Motor neuron disease breakthrough

GREAT NEWS..........
Motor neuron disease breakthrough

http://www.telegraph.co.uk/earth/main.jhtml?view=DETAILS&grid=&xml=/earth/2008/02/28/scineron128.xml

By Roger Highfield, Science Editor
Last Updated: 7:01pm GMT 28/02/2008
A breakthrough in understanding motor neuron disease, the incurable degenerative disorder, has been made by scientists.
The world's best known scientist, Prof Stephen Hawking, is a sufferer of the devastating disorder. Now an international effort led by King's College London reports in the journal Science that it has identified a rare mutation associated with some cases that they believe reveals the underlying mechanism that causes the disease for the first time, a key step towards developing effective treatments.
Deposits of an abnormal protein now appear central to the processes that trigger the dying neurons characteristic of the disease, also called amyotrophic lateral sclerosis (ALS), linking it to other ones marked by abnormal proteins, notably Parkinson's, variant CJD and Alzheimer's disease.
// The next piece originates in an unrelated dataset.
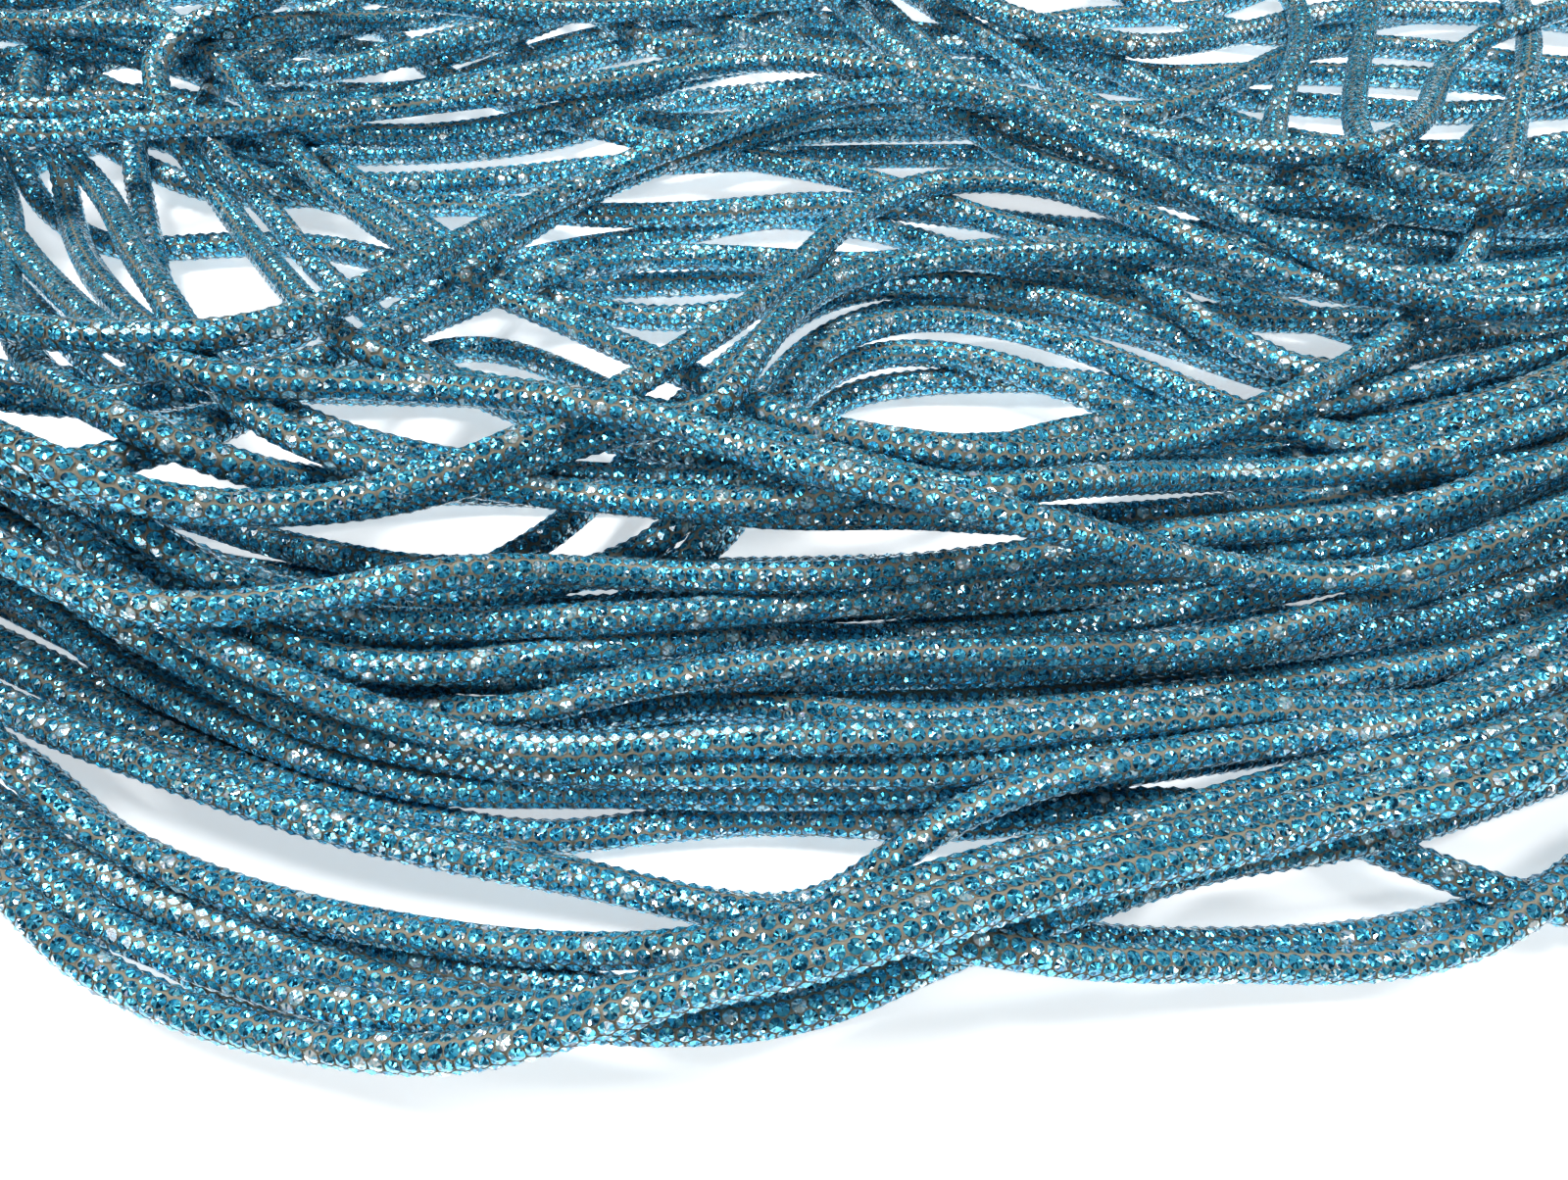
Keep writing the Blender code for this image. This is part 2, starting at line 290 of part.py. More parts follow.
          (7.5, 25.9), (5.5, 27.2), (3, 27.75), (0.5, 27.2), (-2, 25.9), (-4, 24.6), (-6, 22.9),
          (-8, 21), (-10, 19.3), (-12, 18.45), (-14, 18.4), (-17, 18.7), (-23.9, 18.6), (-29.6, 16.5)]),
]


def spaced_evenly(line, step):
    """Resample a line so that its points lie one step apart."""
    pieces = np.linalg.norm(np.diff(line, axis=0), axis=1)
    length = np.concatenate([[0.0], np.cumsum(pieces)])
    at = np.linspace(0.0, length[-1], round(length[-1] / step) + 1)
    return np.column_stack([np.interp(at, length, line[:, axis]) for axis in range(line.shape[1])])


def smooth_line(places):
    """Centripetal Catmull-Rom line through all places."""
    ends = np.vstack([2 * places[0] - places[1], places, 2 * places[-1] - places[-2]])
    u = np.linspace(0.0, 1.0, CURVE_PARTS, endpoint=False)[:, None]
    arcs = []
    for a, b, c, d in zip(ends[:-3], ends[1:-2], ends[2:-1], ends[3:]):
        before, here, after = (np.linalg.norm(q - p) ** 0.5 for p, q in ((a, b), (b, c), (c, d)))
        leave = here * ((b - a) / before - (c - a) / (before + here)) + (c - b)
        arrive = here * ((d - c) / after - (d - b) / (here + after)) + (c - b)
        arcs.append((2 * u**3 - 3 * u**2 + 1) * b + (u**3 - 2 * u**2 + u) * leave
                    + (3 * u**2 - 2 * u**3) * c + (u**3 - u**2) * arrive)
    return spaced_evenly(np.vstack(arcs + [places[-1:]]), STEP)


def softened(values, reach):
    """Bell-shaped moving average along the line."""
    bell = np.hanning(2 * reach + 3)[1:-1]
    if values.ndim == 1:
        return np.convolve(np.pad(values, reach, mode="edge"), bell / bell.sum(), mode="valid")
    return np.column_stack([softened(column, reach) for column in values.T])


def sagged(need):
    """Heights of a cord that bends over its high places and hangs down beside them."""
    heights = need.copy()
    for k in range(1, min(SAG_REACH, len(need) - 1) + 1):
        drop = (k * STEP)**2 / (2 * SAG_RADIUS)
        heights[k:] = np.maximum(heights[k:], need[:-k] - drop)
        heights[:-k] = np.maximum(heights[:-k], need[k:] - drop)
    return heights


def add_to_field(field, place, height):
    """Raise the height field where a later stretch would rest on this sample."""
    span = int(LAY_SPACING / CELL) + 1
    column, row = ((place - FIELD_CORNER) / CELL).round().astype(int)
    x = FIELD_CORNER[0] + CELL * np.arange(column - span, column + span + 1) - place[0]
    y = FIELD_CORNER[1] + CELL * np.arange(row - span, row + span + 1) - place[1]
    left = 1 - (x[:, None]**2 + y[None, :]**2) / LAY_SPACING**2
    dome = np.where(left > 0, height + LAY_RISE * np.sqrt(np.maximum(left, 0)), 0)
    patch = field[column - span:column + span + 1, row - span:row + span + 1]
    np.maximum(patch, dome, out=patch)


def field_height(field, places):
    """Height at which a sample rests, between the cells of the field."""
    at = (places - FIELD_CORNER) / CELL
    low = np.floor(at).astype(int)
    u, v = (at - low).T
    i, j = low.T
    near = field[i, j] * (1 - u) + field[i + 1, j] * u
    far = field[i, j + 1] * (1 - u) + field[i + 1, j + 1] * u
    return near * (1 - v) + far * v


def pull_to_viewpoint(seen):
    """Share of its distance by which a place shifts towards the viewpoint's foot for each metre it rises."""
    x, y = seen.T
    inside = np.clip((VIEW_HALF_WIDTH + VIEW_SPREAD * y + VIEW_MARGIN - np.abs(x)) / VIEW_MARGIN, 0, 1)
    before_end = np.clip((VIEW_FAR + VIEW_MARGIN - y) / VIEW_MARGIN, 0, 1)
    return softened(inside * before_end, 2 * LINE_EASE) / EYE_HEIGHT


def laid_line(turns):
    """Middle line of the whole cord, each stretch settled on what was laid before it."""
    places = np.array([place for turn in turns for place in turn.front + turn.back]) * CM
    seen = softened(smooth_line(places), LINE_EASE)
    pull = pull_to_viewpoint(seen)
    along = np.gradient(seen, axis=0)
    along /= np.linalg.norm(along, axis=1)[:, None]
    side = np.column_stack([-along[:, 1], along[:, 0]])
    count = len(seen)
    height = np.full(count, HALF_SIDE)
    need = np.full(count, HALF_SIDE)
    slide = np.zeros(count)
    field = np.full(FIELD_CELLS, HALF_SIDE)
    laid = 0
    for start in range(0, count, BLOCK):
        low, high = max(0, start - OVERLAP), min(count, start + BLOCK)
        before = max(0, low - SAG_REACH)
        freedom = np.clip(np.arange(high - low) / FREEING, 0, 1) if low else np.ones(high - low)
        if start:
            slide[start:high] = slide[start - 1] * np.exp(-np.arange(high - start) / FADING)
        now = slice(low, high)
        for _ in range(ROUNDS):
            line = seen[now] * (1 - height[now] * pull[now])[:, None] + slide[now, None] * side[now]
            need[now] = field_height(field, line)
            rise = (field_height(field, line + FEELER * side[now])
                    - field_height(field, line - FEELER * side[now]))
            push = softened(np.clip(rise / (2 * FEELER), -STEEPEST, STEEPEST), SLIDE_EASE)
            slide[now] = np.clip(slide[now] - SLIDE_STEP * freedom * push, -SLIDE_LIMIT, SLIDE_LIMIT)
            settled = softened(sagged(need[before:high]), HEIGHT_EASE)[low - before:]
            height[now] = (height[now] + settled) / 2
        stop = count if high == count else high - OVERLAP
        for k in range(laid, stop):
            place = seen[k] * (1 - height[k] * pull[k]) + slide[k] * side[k]
            add_to_field(field, place, height[k])
        laid = stop
    height = softened(height, HEIGHT_EASE)
    flat = seen * (1 - height * pull)[:, None] + softened(slide, SLIDE_EASE)[:, None] * side
    return np.column_stack([flat - HEAP_MIDDLE, height])


def tube_points(line):
    """Few points for the tube: longest pieces within the tolerance, moved out to straddle the arcs."""
    chosen = [0]
    while chosen[-1] < len(line) - 1:
        first = chosen[-1]
        last = min(len(line) - 1, first + LONGEST_PIECE)
        while last > first + 1:
            piece = line[last] - line[first]
            inner = line[first:last] - line[first]
            share = inner @ piece / (piece @ piece)
            if np.linalg.norm(inner - share[:, None] * piece, axis=1).max() < TUBE_TOLERANCE:
                break
            last -= 1
        chosen.append(last)
    points = line[chosen]
    outward = np.array([line[a:b + 1].mean(0) - (line[a] + line[b]) / 2 for a, b in zip(chosen, chosen[1:])])
    points[1:-1] += (outward[:-1] + outward[1:]) * STRADDLE / 2
    points[:, 2] = np.maximum(points[:, 2], HALF_SIDE)
    return points


def cord_material():
    """Plain blue of the stones over their grey-beige ground."""
    material = bpy.data.materials.new("cord_blue_stones")
    material.use_nodes = True
    shader = material.node_tree.nodes["Principled BSDF"]
    shader.inputs["Base Color"].default_value = GREY_BEIGE_BLUE
    shader.inputs["Roughness"].default_value = 0.3
    shader.inputs["Metallic"].default_value = 0.2
    material.diffuse_color = GREY_BEIGE_BLUE
    return material


def cord_tube(points, collection):
    """The whole cord as one closed six-sided tube with a flat side down."""
    curve = bpy.data.curves.new("cord", "CURVE")
    curve.dimensions = "3D"
    curve.twist_mode = "Z_UP"
    curve.bevel_depth = TUBE_RADIUS
    curve.bevel_resolution = 1
    curve.use_fill_caps = True
    spline = curve.splines.new("POLY")
    spline.points.add(len(points) - 1)
    for point, place in zip(spline.points, points):
        point.co = (*place, 1.0)
    cord = bpy.data.objects.new("cord", curve)
    cord.data.materials.append(cord_material())
    collection.objects.link(cord)
    return cord


def main():
    """Build the cord in an empty scene."""
    for thing in list(bpy.data.objects):
        bpy.data.objects.remove(thing, do_unlink=True)
    collection = bpy.data.collections.new("rhinestone_cord")
    bpy.context.scene.collection.children.link(collection)
    line = laid_line(TURNS)
    points = tube_points(line)
    cord_tube(points, collection)
    length = np.linalg.norm(np.diff(line, axis=0), axis=1).sum()
    print(f"cord {length:.2f} m, {len(points)} rings, box {line.min(0).round(4)} {line.max(0).round(4)}")


main()
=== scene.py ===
"""The looks of a rhinestone cord that lies in a loose heap of round turns.

The cord is one piece. Its middle line is laid turn by turn through the places in TURNS, as in the part's
source, and each stretch settles on the floor and on the turns below it. Along that line run the fine round
core with its woven ground, and the rows of small faceted stones. Metres, +Z up.
"""

import logging
from dataclasses import dataclass, field
from enum import Enum
from math import cos, pi, radians, sin
from typing import NamedTuple

import bpy
import numpy as np
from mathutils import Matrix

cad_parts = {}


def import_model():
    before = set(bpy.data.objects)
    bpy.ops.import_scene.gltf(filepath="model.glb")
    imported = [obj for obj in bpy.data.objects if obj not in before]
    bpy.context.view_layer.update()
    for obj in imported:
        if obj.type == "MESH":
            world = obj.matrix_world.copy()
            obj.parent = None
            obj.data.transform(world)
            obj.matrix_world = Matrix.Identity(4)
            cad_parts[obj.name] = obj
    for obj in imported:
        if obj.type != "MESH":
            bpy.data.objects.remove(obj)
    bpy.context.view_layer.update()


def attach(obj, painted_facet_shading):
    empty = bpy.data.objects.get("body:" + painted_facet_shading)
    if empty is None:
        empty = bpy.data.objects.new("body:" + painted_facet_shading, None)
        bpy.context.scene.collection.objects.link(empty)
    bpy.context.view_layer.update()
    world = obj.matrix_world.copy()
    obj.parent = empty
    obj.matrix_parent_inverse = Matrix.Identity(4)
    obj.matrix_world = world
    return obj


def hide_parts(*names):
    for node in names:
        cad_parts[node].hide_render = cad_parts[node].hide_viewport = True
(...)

To make the find, Prof Chris Shaw, Jemeen Sreedharan and colleagues in the United Kingdom and Australia analysed a large British family with the inherited form of the disease. They found mutations in a gene called TDP-43 that can directly cause the disease.
Clumps of the TDP-43 protein accumulate within dying motor neurons. This discovery indicates that TDP-43 accumulation is not just a by product of nerve degeneration - as some had thought - but may be a critical event that is central to the disease process.
At the moment, doctors do not know the cause of over 95 per cent of cases of the disease, though they do know that genetic factors play an important role. Because drugs based on the only other gene linked to the disease, called SOD, had failed to have any beneficial effect in patients scientists had been searching for a new clue to the cause.
TDP-43 is depositied in 95 per cent of patients and although TDP-43 gene mutations are rare they do give us a potentially powerful biological tool. "If we can use the mutant human gene to generate cellular and animal models of MND we have a real chance of understanding how motor neurons degenerate. This could dramatically accelerate the drug screening process", says Prof Shaw.
Prof Shaw said the find opens "fantastic opportunities" and is now going to create human stem cells containing the mutation with Sir Ian Wilmut of Edinburgh University, which will be an invaluable tool to simulate, understand and test treatments for the devastating disease.
The disease attacks the upper and lower "motor neurons", causing weakness and wasting of muscles, increasing loss of mobility in the limbs and difficulties with speech, swallowing and breathing. It can affect any adult at any age but most people diagnosed with the disease are over the age of 40, with the highest incidence occurring between the ages of 50 and 70.
The incidence or number of people who will develop the disease each year is about two people in every 100,000. The prevalence or number of people living with MND at any one time is approximately seven in every 100,000.
Brian Dickie, director of research development at the MND Association, which partly funded the study, said: "The discovery of a new cause of the disease is of international importance, allowing researchers around the world to rapidly generate more pieces of the complex puzzle that is MND.
"This new information will be a spring board to greater understanding of the processes that cause motor nerves to die - and it is through such understanding that we will develop the treatment strategies to defeat this devastating disease."